Among the usual array of education questions, the ballots in California and 
Michigan contain measures to authorize vouchers that students could use to 
pay private school tuition. The Washington state ballot has a measure to 
encourage charter schools as an alternative to regular public schools.

Proposals for using the money that states are being paid from the 
settlement of lawsuits against the tobacco industry are on the ballot in 
several states.

Voters in Arizona, Arkansas, Oklahoma and Oregon will decide whether to 
direct legislatures to spend the money on such things as health insurance 
for the elderly or low-income families and research on early detection of 
diseases.

The English-only movement to promote official use of the language is 
represented by measures in Oklahoma and Utah. In Arizona, voters will face 
a proposed ban on bilingual education in the public schools.
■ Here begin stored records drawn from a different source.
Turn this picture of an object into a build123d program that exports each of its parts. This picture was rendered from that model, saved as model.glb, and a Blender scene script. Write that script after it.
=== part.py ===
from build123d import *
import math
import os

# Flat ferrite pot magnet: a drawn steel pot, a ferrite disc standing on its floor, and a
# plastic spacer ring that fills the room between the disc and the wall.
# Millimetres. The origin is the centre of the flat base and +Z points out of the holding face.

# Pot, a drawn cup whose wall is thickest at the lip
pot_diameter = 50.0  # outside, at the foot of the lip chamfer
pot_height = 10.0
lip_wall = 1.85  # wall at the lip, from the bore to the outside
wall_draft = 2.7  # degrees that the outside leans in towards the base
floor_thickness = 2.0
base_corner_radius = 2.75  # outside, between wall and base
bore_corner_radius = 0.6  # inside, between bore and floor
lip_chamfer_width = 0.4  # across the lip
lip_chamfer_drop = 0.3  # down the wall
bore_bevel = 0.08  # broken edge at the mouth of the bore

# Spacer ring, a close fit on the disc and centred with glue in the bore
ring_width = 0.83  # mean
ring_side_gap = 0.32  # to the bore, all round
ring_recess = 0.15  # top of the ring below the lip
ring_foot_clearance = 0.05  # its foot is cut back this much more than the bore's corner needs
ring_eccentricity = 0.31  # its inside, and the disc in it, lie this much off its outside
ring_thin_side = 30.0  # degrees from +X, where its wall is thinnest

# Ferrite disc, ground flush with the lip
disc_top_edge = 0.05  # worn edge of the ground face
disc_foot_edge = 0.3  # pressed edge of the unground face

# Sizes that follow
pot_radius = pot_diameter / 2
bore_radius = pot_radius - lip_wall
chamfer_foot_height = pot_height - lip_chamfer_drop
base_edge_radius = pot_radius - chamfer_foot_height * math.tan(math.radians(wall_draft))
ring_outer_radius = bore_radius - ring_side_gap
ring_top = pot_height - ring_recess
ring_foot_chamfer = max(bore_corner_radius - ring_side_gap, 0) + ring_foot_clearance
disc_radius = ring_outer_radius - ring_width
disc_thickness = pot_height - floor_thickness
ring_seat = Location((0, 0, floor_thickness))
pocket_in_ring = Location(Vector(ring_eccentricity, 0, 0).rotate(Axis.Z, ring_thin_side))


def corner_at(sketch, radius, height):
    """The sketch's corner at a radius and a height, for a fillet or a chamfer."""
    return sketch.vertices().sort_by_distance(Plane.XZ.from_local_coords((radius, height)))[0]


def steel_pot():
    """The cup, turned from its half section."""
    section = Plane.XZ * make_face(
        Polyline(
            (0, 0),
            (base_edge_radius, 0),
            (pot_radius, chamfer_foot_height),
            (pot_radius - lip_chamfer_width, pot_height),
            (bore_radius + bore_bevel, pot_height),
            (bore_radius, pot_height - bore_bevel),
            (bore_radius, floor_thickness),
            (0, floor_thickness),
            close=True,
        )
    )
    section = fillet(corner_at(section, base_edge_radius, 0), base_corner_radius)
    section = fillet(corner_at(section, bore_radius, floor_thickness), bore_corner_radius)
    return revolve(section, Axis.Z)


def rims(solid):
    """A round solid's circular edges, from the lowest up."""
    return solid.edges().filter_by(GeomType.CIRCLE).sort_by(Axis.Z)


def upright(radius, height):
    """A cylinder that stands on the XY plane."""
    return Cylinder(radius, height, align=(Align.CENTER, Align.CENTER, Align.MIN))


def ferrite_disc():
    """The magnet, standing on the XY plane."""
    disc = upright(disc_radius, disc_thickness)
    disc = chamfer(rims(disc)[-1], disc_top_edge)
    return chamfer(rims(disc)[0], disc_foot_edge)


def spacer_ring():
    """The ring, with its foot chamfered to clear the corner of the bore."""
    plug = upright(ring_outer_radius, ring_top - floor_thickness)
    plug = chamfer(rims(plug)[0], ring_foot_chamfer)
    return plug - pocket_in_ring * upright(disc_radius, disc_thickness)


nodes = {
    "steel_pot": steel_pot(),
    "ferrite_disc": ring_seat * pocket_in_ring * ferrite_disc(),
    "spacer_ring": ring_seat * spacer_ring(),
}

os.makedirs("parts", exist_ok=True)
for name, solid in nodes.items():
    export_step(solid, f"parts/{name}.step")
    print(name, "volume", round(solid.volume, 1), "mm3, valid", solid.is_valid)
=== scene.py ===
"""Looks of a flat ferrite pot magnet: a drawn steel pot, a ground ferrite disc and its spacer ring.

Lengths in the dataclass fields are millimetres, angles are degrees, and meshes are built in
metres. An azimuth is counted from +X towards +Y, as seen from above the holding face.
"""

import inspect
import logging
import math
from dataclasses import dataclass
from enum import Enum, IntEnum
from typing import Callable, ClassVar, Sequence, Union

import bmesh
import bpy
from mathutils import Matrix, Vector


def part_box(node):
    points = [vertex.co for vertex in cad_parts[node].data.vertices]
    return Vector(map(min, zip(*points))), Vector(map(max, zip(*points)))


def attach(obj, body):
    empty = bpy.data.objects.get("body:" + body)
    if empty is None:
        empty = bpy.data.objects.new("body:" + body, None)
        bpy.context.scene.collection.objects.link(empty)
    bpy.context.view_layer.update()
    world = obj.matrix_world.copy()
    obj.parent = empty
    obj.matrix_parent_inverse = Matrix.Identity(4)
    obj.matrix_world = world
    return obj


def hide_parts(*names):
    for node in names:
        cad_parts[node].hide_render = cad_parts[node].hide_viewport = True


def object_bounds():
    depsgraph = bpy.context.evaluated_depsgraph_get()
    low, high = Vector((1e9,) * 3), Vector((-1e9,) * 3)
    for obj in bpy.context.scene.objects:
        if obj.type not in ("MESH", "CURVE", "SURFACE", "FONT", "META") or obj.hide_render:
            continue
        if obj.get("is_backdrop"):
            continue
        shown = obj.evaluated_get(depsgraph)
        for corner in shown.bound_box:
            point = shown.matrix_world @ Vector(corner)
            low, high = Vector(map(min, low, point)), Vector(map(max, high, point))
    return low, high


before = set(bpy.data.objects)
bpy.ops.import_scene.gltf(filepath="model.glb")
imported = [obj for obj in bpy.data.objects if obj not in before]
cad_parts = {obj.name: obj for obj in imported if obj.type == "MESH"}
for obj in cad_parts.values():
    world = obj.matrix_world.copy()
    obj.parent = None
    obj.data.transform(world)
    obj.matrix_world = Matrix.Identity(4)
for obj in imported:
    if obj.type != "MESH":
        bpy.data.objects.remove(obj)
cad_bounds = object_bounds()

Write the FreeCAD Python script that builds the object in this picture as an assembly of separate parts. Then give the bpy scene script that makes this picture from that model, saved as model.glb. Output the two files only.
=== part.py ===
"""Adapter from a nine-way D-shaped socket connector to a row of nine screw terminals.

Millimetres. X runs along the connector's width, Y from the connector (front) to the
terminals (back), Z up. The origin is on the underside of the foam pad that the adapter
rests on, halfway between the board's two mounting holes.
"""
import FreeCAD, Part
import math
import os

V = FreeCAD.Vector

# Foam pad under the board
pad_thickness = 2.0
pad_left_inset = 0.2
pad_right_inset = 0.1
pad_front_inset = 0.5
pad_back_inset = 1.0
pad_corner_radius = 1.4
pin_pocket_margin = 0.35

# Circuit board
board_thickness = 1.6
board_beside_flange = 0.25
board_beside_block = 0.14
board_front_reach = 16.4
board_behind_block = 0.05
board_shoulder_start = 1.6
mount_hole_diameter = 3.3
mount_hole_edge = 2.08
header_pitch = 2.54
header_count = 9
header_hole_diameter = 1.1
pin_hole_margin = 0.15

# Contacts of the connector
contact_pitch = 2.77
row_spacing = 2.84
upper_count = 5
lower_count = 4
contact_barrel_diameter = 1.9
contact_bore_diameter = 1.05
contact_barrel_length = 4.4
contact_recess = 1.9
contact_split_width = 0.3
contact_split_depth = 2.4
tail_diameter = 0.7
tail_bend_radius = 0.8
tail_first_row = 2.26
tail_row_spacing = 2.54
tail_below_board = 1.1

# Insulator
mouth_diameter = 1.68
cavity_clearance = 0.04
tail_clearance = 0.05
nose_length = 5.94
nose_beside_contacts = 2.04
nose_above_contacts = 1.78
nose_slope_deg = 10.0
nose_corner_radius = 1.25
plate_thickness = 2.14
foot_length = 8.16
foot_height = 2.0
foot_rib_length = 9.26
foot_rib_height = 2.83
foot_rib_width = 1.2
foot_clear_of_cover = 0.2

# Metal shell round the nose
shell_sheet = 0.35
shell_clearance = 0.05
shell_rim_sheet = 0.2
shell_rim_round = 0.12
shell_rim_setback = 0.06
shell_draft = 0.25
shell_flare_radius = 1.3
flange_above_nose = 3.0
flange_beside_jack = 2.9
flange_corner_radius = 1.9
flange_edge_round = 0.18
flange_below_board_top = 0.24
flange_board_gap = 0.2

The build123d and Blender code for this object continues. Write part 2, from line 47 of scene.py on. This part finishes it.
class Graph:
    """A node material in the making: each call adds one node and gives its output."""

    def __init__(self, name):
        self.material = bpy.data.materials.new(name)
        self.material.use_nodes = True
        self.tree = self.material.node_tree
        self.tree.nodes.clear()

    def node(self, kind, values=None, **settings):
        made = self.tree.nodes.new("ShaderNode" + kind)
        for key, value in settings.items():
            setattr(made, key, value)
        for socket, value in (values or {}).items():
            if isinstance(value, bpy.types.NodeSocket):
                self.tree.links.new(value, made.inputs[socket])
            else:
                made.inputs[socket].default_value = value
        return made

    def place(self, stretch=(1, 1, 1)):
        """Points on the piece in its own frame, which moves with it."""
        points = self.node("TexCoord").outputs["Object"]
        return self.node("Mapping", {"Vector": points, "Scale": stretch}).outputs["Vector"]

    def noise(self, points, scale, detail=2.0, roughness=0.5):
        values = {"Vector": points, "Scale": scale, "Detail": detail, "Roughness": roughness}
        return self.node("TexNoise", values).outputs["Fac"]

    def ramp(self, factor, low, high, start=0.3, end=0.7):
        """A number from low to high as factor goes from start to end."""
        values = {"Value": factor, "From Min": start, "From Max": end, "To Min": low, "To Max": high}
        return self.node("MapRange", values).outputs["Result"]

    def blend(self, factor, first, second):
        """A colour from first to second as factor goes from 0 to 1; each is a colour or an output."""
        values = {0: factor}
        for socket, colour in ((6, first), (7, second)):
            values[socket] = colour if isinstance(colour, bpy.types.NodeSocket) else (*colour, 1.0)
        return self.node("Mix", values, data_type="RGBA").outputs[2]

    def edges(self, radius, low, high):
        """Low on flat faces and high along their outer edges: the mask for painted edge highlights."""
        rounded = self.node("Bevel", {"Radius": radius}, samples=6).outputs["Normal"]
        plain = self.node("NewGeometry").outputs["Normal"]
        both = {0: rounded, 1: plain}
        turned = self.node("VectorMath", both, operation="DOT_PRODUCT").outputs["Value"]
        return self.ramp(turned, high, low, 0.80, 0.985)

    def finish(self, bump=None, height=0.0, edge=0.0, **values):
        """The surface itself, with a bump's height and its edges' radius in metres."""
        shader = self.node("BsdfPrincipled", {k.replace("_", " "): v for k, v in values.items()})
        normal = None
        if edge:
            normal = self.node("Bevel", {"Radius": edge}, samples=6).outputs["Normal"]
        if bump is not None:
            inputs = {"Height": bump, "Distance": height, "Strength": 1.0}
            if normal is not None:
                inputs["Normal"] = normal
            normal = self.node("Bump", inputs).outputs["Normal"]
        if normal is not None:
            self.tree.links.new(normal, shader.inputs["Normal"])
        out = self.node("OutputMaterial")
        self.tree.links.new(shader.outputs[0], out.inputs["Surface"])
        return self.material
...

Gun control reappears on the ballots in Colorado and Oregon, where voters 
will decide whether to require criminal background checks before a purchase 
made at a gun show can be completed.

Proposals on wildlife protection - and some offsetting proposals to protect 
hunters' rights - are on the ballots in a handful of states.

Oregon is the state with the most measures, 26. A dozen or more are on the 
ballots in Arizona, Alabama and Colorado.

In Maryland, the only measures on the ballot are two that were put there by 
the General Assembly: a measure to allow for faster county takeover of 
private property needed for redevelopment in Prince George's County and a 
proposal to change the way officers of Cecil County are elected.